FIG. 4 is an exploded perspective view of the attachment ring 16. As briefly described above, the body 26 of the attachment ring 16 includes at least two segments 28 and 30. The segments 28 and 30 are discrete from each other and are connected together to define the length L (FIG. 3) of the body 26. The exemplary embodiment of the body 26 includes two segments 28 and 30 that connect together to define an entirety of the length L of the body 26. But, the body 26 may include any number of segments that define the entirety of the length L of the body 26. As used herein, the term “discrete” is intended to mean constituting a separate part or component. In some embodiments, the discrete segments 28 and 30 are separately formed from each other.
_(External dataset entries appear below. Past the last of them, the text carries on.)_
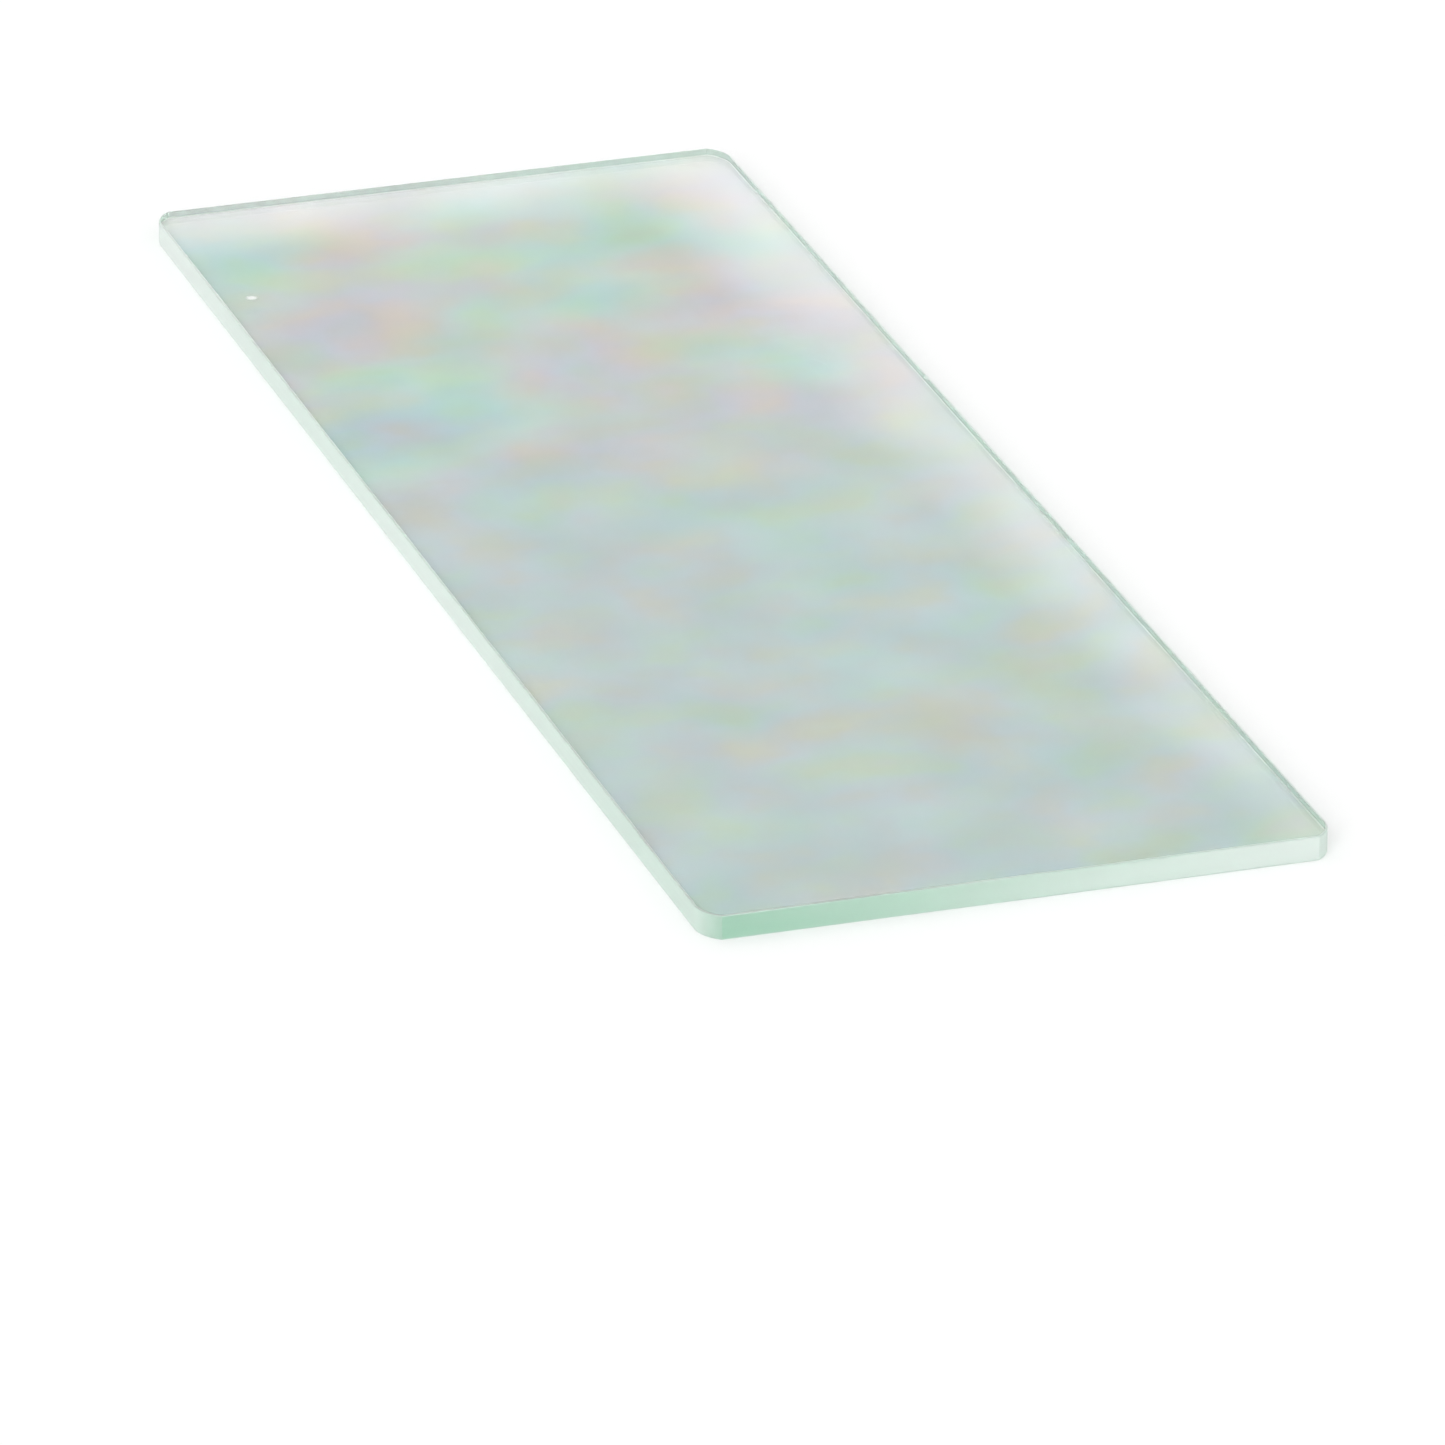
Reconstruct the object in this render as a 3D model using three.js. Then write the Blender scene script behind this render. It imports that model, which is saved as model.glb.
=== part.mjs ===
import * as THREE from 'three';

// A plain microscope slide: one rectangle cut from a sheet of soda-lime glass.
// Its four edges are ground flat, their arrises are broken, and its corners are rounded off so that
// they don't cut a finger or catch in a stage clip.
//
// Units are millimetres. The slide lies on its lower face: X runs across it, Y along it and Z through
// it. The origin is the middle of the lower face.

// Driving dimensions.
const LENGTH = 75;
const WIDTH = 25;
const THICKNESS = 1;
const CORNER_ALONG_SIDE = 1.3;
const CORNER_ALONG_END = 0.7;
const ARRIS = 0.06;

// How finely a corner's arc is divided: an arc gets twice this many straight segments.
const CORNER_DIVISIONS = 6;

// A corner's arc leaves the long side smoothly and meets the end face at a faint upright crease. One
// circle touches the side and passes through that crease. This gives its radius and how far it turns.
function cornerArc(alongSide, alongEnd) {
  const radius = (alongSide ** 2 + alongEnd ** 2) / (2 * alongEnd);
  const turn = Math.atan2(alongSide, radius - alongEnd);
  return { radius, turn };
}

// The slide's outline seen from above, counter-clockwise. Each arc is joined to the next by a straight
// ground edge.
function slideOutline() {
  const { radius, turn } = cornerArc(CORNER_ALONG_SIDE, CORNER_ALONG_END);
  const centreX = WIDTH / 2 - radius;
  const centreY = LENGTH / 2 - CORNER_ALONG_SIDE;
  const outline = new THREE.Shape();
  outline.moveTo(WIDTH / 2, -centreY);
  outline.absarc(centreX, centreY, radius, 0, turn, false);
  outline.absarc(-centreX, centreY, radius, Math.PI - turn, Math.PI, false);
  outline.absarc(-centreX, -centreY, radius, Math.PI, Math.PI + turn, false);
  outline.absarc(centreX, -centreY, radius, 2 * Math.PI - turn, 2 * Math.PI, false);
  return outline;
}

// The extrusion bevels inwards from the outline, so the ground edges stand at the full width and length
// and only the arrises step in.
function slideGeometry() {
  const geometry = new THREE.ExtrudeGeometry(slideOutline(), {
    depth: THICKNESS - 2 * ARRIS,
    bevelEnabled: true,
    bevelThickness: ARRIS,
    bevelSize: ARRIS,
    bevelOffset: -ARRIS,
    bevelSegments: 1,
    curveSegments: CORNER_DIVISIONS,
    steps: 1,
  });
  geometry.translate(0, 0, ARRIS);
  return geometry;
}

const clearGlass = new THREE.MeshStandardMaterial({
  color: 0xd3e6de,
  roughness: 0.08,
  metalness: 0,
  transparent: true,
  opacity: 0.35,
});

const slide = new THREE.Mesh(slideGeometry(), clearGlass);
slide.name = 'glass_slide';

const part = new THREE.Group();
part.add(slide);

export default part;
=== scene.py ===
# %% [markdown]
# # A plain glass microscope slide
# The object is one thin plate of clear glass, cut from a large sheet and ground along its edges.
# It has no parts to fit together, so the whole lesson is about two things: giving a plain plate the
# small shapes that a real one has, and making glass that looks like this glass.
#
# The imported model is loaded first. It fixes the size and place of everything that follows.

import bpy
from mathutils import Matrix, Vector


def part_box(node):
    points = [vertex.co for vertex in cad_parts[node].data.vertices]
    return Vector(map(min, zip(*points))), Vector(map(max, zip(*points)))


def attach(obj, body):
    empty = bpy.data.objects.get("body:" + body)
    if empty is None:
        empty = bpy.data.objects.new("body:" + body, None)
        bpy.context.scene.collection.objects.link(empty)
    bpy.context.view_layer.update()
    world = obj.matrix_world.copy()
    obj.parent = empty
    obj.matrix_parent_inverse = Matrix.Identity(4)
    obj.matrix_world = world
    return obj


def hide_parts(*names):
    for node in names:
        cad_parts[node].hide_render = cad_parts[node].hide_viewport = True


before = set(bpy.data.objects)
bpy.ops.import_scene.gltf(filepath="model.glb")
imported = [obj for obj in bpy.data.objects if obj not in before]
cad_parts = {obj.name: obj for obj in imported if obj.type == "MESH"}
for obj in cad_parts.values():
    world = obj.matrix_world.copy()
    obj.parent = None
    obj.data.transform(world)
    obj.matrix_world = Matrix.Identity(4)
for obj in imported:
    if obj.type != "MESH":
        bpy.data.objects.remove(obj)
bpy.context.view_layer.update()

# %% The other tools
import math

import bmesh
import bpy
from mathutils import Matrix, Vector, noise

MM = 0.001
scene = bpy.context.scene

# %% [markdown]
# ## Sizes
# Length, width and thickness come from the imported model, so the plate always fills its box exactly.
# What is too small to matter to anything but the eye is set here: the rounded corners, and the arris,
# which is the narrow bevel that takes the sharpness off every edge.

# %% Sizes of the plate
slide_low, slide_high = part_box("glass_slide")
width, length, thickness = slide_high - slide_low

CORNER_ALONG_SIDE = 1.3 * MM
CORNER_ALONG_END = 0.7 * MM
CORNER_STEPS = 16
ARRIS = 0.06 * MM

print("plate, mm:", [round(side / MM, 3) for side in (width, length, thickness)])

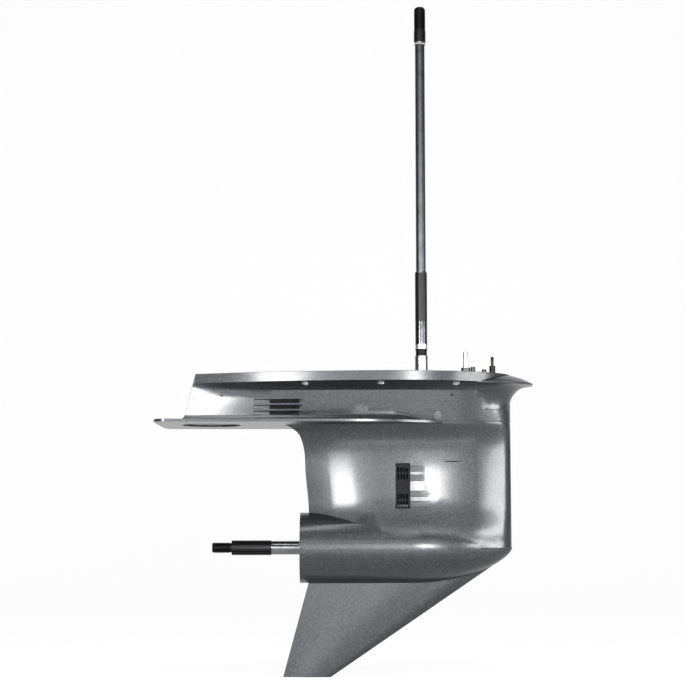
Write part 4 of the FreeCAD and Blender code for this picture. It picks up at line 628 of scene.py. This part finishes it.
class LOWERUNIT_OT_propeller_shaft(bpy.types.Operator):
    """Cut the thread on the propeller shaft and finish its lengths"""
    bl_idname = "lowerunit.propeller_shaft"
    bl_label = "Propeller shaft"

    def execute(self, context):
        settings = context.scene.lower_unit.shafts
        # The thread's depth is 0.62 of its pitch.
        root = settings.thread_radius - 0.62 * settings.thread_pitch
        zones = [
            (-0.36, linear("#1d1d1e"), 0.42),
            (THREAD_FRONT, linear("#0e0e0f"), 0.5),
            (-0.3214, linear("#2a2a2b"), 0.32),
            (-0.2535, linear("#808184"), 0.16),
            (-0.2100, linear("#85868a"), 0.3),
        ]
        steel = zoned_shaft("ground_stainless_shaft", "X", -0.36, 0.08, zones)

        def under_thread(points):
            """Brings the plain length under the thread in to the thread's root."""
            radius = np.hypot(points[:, 1], points[:, 2] - SHAFT_AXIS_HEIGHT)
            inside = (points[:, 0] < THREAD_FRONT + 0.1 * MM) & (radius > root)
            share = np.where(inside, (root - 0.05 * MM) / np.maximum(radius, 1e-9), 1.0)
            moved = points.copy()
            moved[:, 1] *= share
            moved[:, 2] = SHAFT_AXIS_HEIGHT + (points[:, 2] - SHAFT_AXIS_HEIGHT) * share
            return moved

        skin("propeller_shaft_ground", "propeller_shaft", steel, reshape=under_thread)
        points, faces = screw_thread(settings.thread_radius, root, settings.thread_pitch,
                                     THREAD_REAR + 0.6 * MM, THREAD_FRONT)
        thread = mesh_object("propeller_nut_thread", points, faces, steel, 50.0)
        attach(thread, "propeller_shaft_group")
        return {"FINISHED"}


class LOWERUNIT_OT_shift_shaft(bpy.types.Operator):
    """Finish the shift shaft and the sliding parts it moves"""
    bl_idname = "lowerunit.shift_shaft"
    bl_label = "Shift shaft"

    def execute(self, context):
        zones = [(-0.32, linear("#5d5e61"), 0.35), (0.0135, linear("#dcdddf"), 0.18)]
        skin("shift_shaft_ground", "shift_shaft",
             zoned_shaft("ground_stainless_rod", "Z", -0.32, 0.05, zones))
        return {"FINISHED"}


class LOWERUNIT_OT_gears(bpy.types.Operator):
    """Finish the bevel gears, the dog clutch and the steel parts that run with them"""
    bl_idname = "lowerunit.gears"
    bl_label = "Gears and clutch"

    def execute(self, context):
        # Carburised and lapped: dark grey bodies with a fine even grain.
        gear = metal("carburised_gear_steel", linear("#7b7c80"), linear("#46474a"), 0.34,
                     1.2, depth=0.01)
        hard = metal("hardened_clutch_steel", linear("#8c8d90"), linear("#5d5e61"), 0.28,
                     0.8, axis="X", depth=0.01)
        finish(["pinion_gear", "forward_gear", "reverse_gear"], gear)
        finish(["clutch_dog", "clutch_cross_pin", "shift_slider", "pinion_nut"], hard)
        finish(["clutch_spring_ring", "reverse_thrust_washer", "impeller_key"],
               metal("spring_steel", linear("#8f8f92"), linear("#616266"), 0.3, 0.6))
        return {"FINISHED"}


class LOWERUNIT_OT_bearings(bpy.types.Operator):
    """Finish the rolling bearings' races, rollers and balls"""
    bl_idname = "lowerunit.bearings"
    bl_label = "Bearings"

    def execute(self, context):
        along = metal("ground_race_steel_fore_and_aft", linear("#b4b6ba"), linear("#8f9195"),
                      0.16, 0.5, axis="X", depth=0.004)
        upright = metal("ground_race_steel_upright", linear("#b4b6ba"), linear("#8f9195"),
                        0.16, 0.5, axis="Z", depth=0.004)
        polished = metal("polished_roller_steel", linear("#c9cbd0"), linear("#a9abb0"),
                         0.1, 0.8, depth=0.002)
        finish(["forward_bearing_cone", "forward_bearing_cup", "reverse_bearing_inner_race",
                "reverse_bearing_outer_race", "carrier_front_needle_bearing",
                "carrier_rear_needle_bearing", "forward_gear_needle_bearing"], along)
        finish(["upper_bearing_cone", "upper_bearing_cup", "pinion_needle_bearing"], upright)
        finish(["forward_bearing_rollers", "upper_bearing_rollers", "reverse_bearing_balls"],
               polished)
        return {"FINISHED"}


class LOWERUNIT_OT_carrier(bpy.types.Operator):
    """Finish the propeller shaft's bearing carrier and its ring nut"""
    bl_idname = "lowerunit.carrier"
    bl_label = "Bearing carrier"

    def execute(self, context):
        cast = metal("gravity_cast_aluminium", linear("#8b8c8e"), linear("#66676a"), 0.46,
                     2.2, depth=0.06, patch=30.0)
        skin("bearing_carrier_casting", "bearing_carrier", cast, 30.0)
        steel = metal("zinc_plated_steel", linear("#9c9da0"), linear("#77787c"), 0.3, 1.0,
                      depth=0.01)
        finish(["carrier_ring_nut", "carrier_lock_washer"], steel)
        return {"FINISHED"}


class LOWERUNIT_OT_pump(bpy.types.Operator):
    """Finish the water pump on top of the gearcase"""
    bl_idname = "lowerunit.pump"
    bl_label = "Water pump"

    def execute(self, context):
        nylon = moulded("glass_filled_nylon", linear("#2c2d2f"), linear("#1b1c1d"), 0.42,
                        1.1, 0.04)
        skin("water_pump_moulding", "water_pump_housing", nylon, 30.0)
        finish(["pump_impeller", "water_pump_seal"],
               moulded("neoprene_rubber", linear("#1d1d1e"), linear("#111112"), 0.62, 0.9, 0.02))
        pressed = metal("pressed_stainless_sheet", linear("#b2b3b5"), linear("#8d8e91"), 0.27,
                        0.9, depth=0.008)
        finish(["pump_insert_cup", "pump_wear_plate", "water_pump_bolts"], pressed)
        finish(["pump_base_gasket", "pump_upper_gasket"], fibre_gasket())
        return {"FINISHED"}


class LOWERUNIT_OT_seals(bpy.types.Operator):
    """Finish the shaft seals, the O-ring and the housings that hold them"""
    bl_idname = "lowerunit.seals"
    bl_label = "Seals"

    def execute(self, context):
        rubber = moulded("nitrile_rubber", linear("#202021"), linear("#131314"), 0.55, 0.8, 0.015)
        finish(["inner_propeller_shaft_seal", "outer_propeller_shaft_seal",
                "upper_drive_shaft_seal", "lower_drive_shaft_seal", "shift_shaft_seal",
                "carrier_o_ring"], rubber)
        acetal = moulded("black_acetal", linear("#252628"), linear("#17181a"), 0.36, 1.4, 0.02)
        finish(["drive_shaft_seal_housing"], acetal)
        skin("shift_seal_moulding", "shift_seal_housing", acetal, 30.0)
        return {"FINISHED"}


class LOWERUNIT_OT_fittings(bpy.types.Operator):
    """Finish the screens, plugs, nipple, screw and dowel on the outside"""
    bl_idname = "lowerunit.fittings"
    bl_label = "Outside fittings"

    def execute(self, context):
        nylon = moulded("black_nylon_screen", linear("#0f0f10"), linear("#080809"), 0.7,
                        1.2, 0.03, shine=0.15)
        for side in ("starboard", "port"):
            skin(side + "_intake_moulding", side + "_intake_screen", nylon, 30.0)
        steel = metal("turned_stainless_screw", linear("#4a4b4e"), linear("#2e2f31"), 0.46, 0.5,
                      depth=0.008)
        skin("level_plug_screw", "level_plug", steel, 30.0)
        skin("drain_plug_screw", "drain_plug", steel, 30.0)
        finish(["shift_housing_screw", "front_dowel"], steel)
        finish(["level_plug_gasket", "drain_plug_gasket"],
               moulded("rubber_faced_washer", linear("#141415"), linear("#0a0a0b"), 0.6,
                       0.8, 0.02))
        brass = metal("dulled_brass", linear("#3a372f"), linear("#1c1b18"), 0.5, 0.6, axis="Z",
                      depth=0.01)
        skin("speedometer_fitting", "speedometer_nipple", brass, 30.0)
        return {"FINISHED"}


def lamp(name, centre, target, size, power):
    """A soft box: a rectangular area lamp that faces its target."""
    data = bpy.data.lights.new(name, "AREA")
    data.shape = "RECTANGLE"
    data.size, data.size_y = size
    data.energy = power
    made = bpy.data.objects.new(name, data)
    made.location = centre
    made.rotation_euler = (Vector(target) - Vector(centre)).to_track_quat("-Z", "Y").to_euler()
    bpy.context.scene.collection.objects.link(made)


def studio_paper(colour):
    """Matt white paper that the camera and reflections see as white, with the shadow kept."""
    material, tree, shader = blank_material("matt_studio_paper")
    shader.inputs["Base Color"].default_value = rgba(tuple(colour))
    shader.inputs["Roughness"].default_value = 1.0
    shader.inputs["Specular IOR Level"].default_value = 0.0
    path = add_node(tree, "ShaderNodeLightPath")
    seen = path.outputs["Is Camera Ray"]
    for ray in ("Is Glossy Ray", "Is Transmission Ray"):
        seen = add_node(tree, "ShaderNodeMath", {0: seen, 1: path.outputs[ray]},
                        operation="MAXIMUM").outputs[0]
    white = add_node(tree, "ShaderNodeEmission", {"Color": rgba(tuple(colour)), "Strength": 1.0})
    share = add_node(tree, "ShaderNodeMath", {0: seen, 1: 0.93}, operation="MULTIPLY")
    both = add_node(tree, "ShaderNodeMixShader", {0: share.outputs[0]})
    tree.links.new(shader.outputs["BSDF"], both.inputs[1])
    tree.links.new(white.outputs["Emission"], both.inputs[2])
    out = next(n for n in tree.nodes if n.bl_idname == "ShaderNodeOutputMaterial")
    tree.links.new(both.outputs["Shader"], out.inputs["Surface"])
    return material


def sweep(width, front, rear, height, floor, radius):
    """The floor and backdrop as one sheet: a straight run, a quarter round and a rise.

    One parameter crosses the sheet along X; the other follows the profile in Y and Z.
    """
    turn = np.linspace(0, np.pi / 2, 25)
    y = np.concatenate([[front], rear - radius + radius * np.sin(turn), [rear]])
    z = np.concatenate([[0.0], radius - radius * np.cos(turn), [height]]) + floor
    x = np.array([[-width / 2], [width / 2]])
    return sheet(x, y[None, :], z[None, :])


class LOWERUNIT_OT_stage(bpy.types.Operator):
    """Put up the camera, the soft boxes, the floor and the backdrop"""
    bl_idname = "lowerunit.stage"
    bl_label = "Studio"

    def execute(self, context):
        scene = context.scene
        settings = scene.lower_unit.stage
        data = bpy.data.cameras.new("studio_camera")
        data.lens = settings.lens
        data.sensor_width = 36.0
        data.clip_end = 50.0
        camera = bpy.data.objects.new("studio_camera", data)
        camera.location = CAMERA_PLACE
        camera.rotation_euler = (radians(90 + CAMERA_TILT), 0, 0)
        scene.collection.objects.link(camera)
        scene.camera = camera

        # The floor lies half a millimetre under the skeg's foot.
        points, faces = sweep(width=14.0, front=-0.8, rear=4.0, height=6.0,
                              floor=CAD_BOX[0][2] - 0.5 * MM, radius=1.2)
        paper = mesh_object("studio_sweep", points, faces, studio_paper(settings.background), 60)

        # Each box stands where the casting mirrors it: the left one on the leg's tapering
        # rear, the middle one on its flank, the right one on its rounded front, the front
        # wall box on the upright wall and flank, and the long one as a soft band along the
        # torpedo.  The overhead one fills the top.
        aim = (-0.1, 0.0, -0.15)
        power = settings.key_power
        lamp("left_soft_box", (-1.36, -2.06, 0.05), aim, (0.48, 0.46), power * 0.85)
        lamp("middle_soft_box", (0.6, -3.38, 0.08), aim, (0.5, 0.5), power * 1.1)
        lamp("right_soft_box", (1.6, -1.15, -0.02), aim, (1.2, 0.4), power * 0.65)
        lamp("front_wall_box", (-0.1, -3.7, -0.1), aim, (3.0, 1.0), power * 0.62)
        # A bounce card stands before the table and below its top: the top's front edge
        # keeps it off the torpedo's underside, and the raked wall mirrors it.
        lamp("low_bounce_card", (-0.1, -2.2, -1.12), (-0.1, 0.0, -0.06), (3.0, 0.8),
             power * 0.42)
        lamp("front_long_box", (-0.1, -3.0, 0.95), aim, (2.6, 0.5), power * 0.15)
        lamp("overhead_soft_box", (-0.2, -0.9, 2.1), aim, (1.8, 1.2), power * 0.8)

        world = bpy.data.worlds.new("studio_air")
        scene.world = world
        world.use_nodes = True
        tree = world.node_tree
        tree.nodes.clear()
        back = add_node(tree, "ShaderNodeBackground", {"Color": rgba(grey(0.1)),
                                                       "Strength": 1.0})
        add_node(tree, "ShaderNodeOutputWorld", {"Surface": back.outputs["Background"]})
        scene.view_settings.view_transform = "Standard"
        return {"FINISHED"}


class LOWERUNIT_PT_panel(bpy.types.Panel):
    """The unit's sizes, colours and steps"""
    bl_label = "Lower unit"
    bl_idname = "LOWERUNIT_PT_panel"
    bl_space_type = "VIEW_3D"
    bl_region_type = "UI"
    bl_category = "Lower unit"

    def draw(self, context):
        settings = context.scene.lower_unit
        for group in (settings.casing, settings.shafts, settings.stage):
            for name in group.__annotations__:
                self.layout.prop(group, name)
        for step in STEPS:
            self.layout.operator(step.bl_idname)


STEPS = (
    LOWERUNIT_OT_casing,
    LOWERUNIT_OT_drive_shaft,
    LOWERUNIT_OT_propeller_shaft,
    LOWERUNIT_OT_shift_shaft,
    LOWERUNIT_OT_gears,
    LOWERUNIT_OT_bearings,
    LOWERUNIT_OT_carrier,
    LOWERUNIT_OT_pump,
    LOWERUNIT_OT_seals,
    LOWERUNIT_OT_fittings,
    LOWERUNIT_OT_stage,
)
CLASSES = (CasingSettings, ShaftSettings, StageSettings, LowerUnitSettings,
           *STEPS, LOWERUNIT_PT_panel)


def register():
    for kind in CLASSES:
        bpy.utils.register_class(kind)
    bpy.types.Scene.lower_unit = PointerProperty(type=LowerUnitSettings)


def unregister():
    del bpy.types.Scene.lower_unit
    for kind in reversed(CLASSES):
        bpy.utils.unregister_class(kind)


def main():
    register()
    for step in STEPS:
        group, name = step.bl_idname.split(".")
        getattr(getattr(bpy.ops, group), name)()


if __name__ == "__main__":
    main()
In other embodiments, the segments 28 and 30 are formed integrally with each other and are thereafter severed from each other. Once severed, the segments 28 and 30 are separate components from each other that may be connected together. Each of the segments 28 and 30 may be referred to herein as a “first segment” and/or a “second segment”.

The segment 28 extends a length from an end 50 to an opposite end 52. Similarly, the segment 30 extends a length from an end 54 to an opposite end 56. In the exemplary embodiment of the body 26, each of ends 50 and 52 of the segment 28 includes a mechanical connector 58a and 58b, respectively, and each of the ends 54 and 56 of the segment 30 includes a mechanical connector 60a and 60b, respectively. The mechanical connector 58a of the end 50 of the segment 28 interlocks with the mechanical connector 60a of the end 54 of the segment 30 to connect the segments 28 and 30 together at the ends 50 and 54. Similarly, the mechanical connector 58b of the end 52 of the segment 28 interlocks with the mechanical connector 60b of the end 56 of the segment 30 to connect the segments 28 and 30 together at the ends 52 and 56. In the exemplary embodiment of the body 26, when the ends 50 and 54 are connected together and the ends 52 and 56 are connected together, the segments 28 and 30 define the entirety of the continuous length L of the body 26. In the exemplary embodiment of the body 26, each of the segments 28 and 30 includes a circular cross-sectional shape. But, each segment 28 and 30 may additionally or alternatively include any other cross-sectional shape, such as, but not limited to, a quadrilateral shape, an oval shape, and/or the like. The mechanical connectors 58a, 58b, 60a, and 60b may each be referred to herein as a “connection member” and/or a “connection feature”.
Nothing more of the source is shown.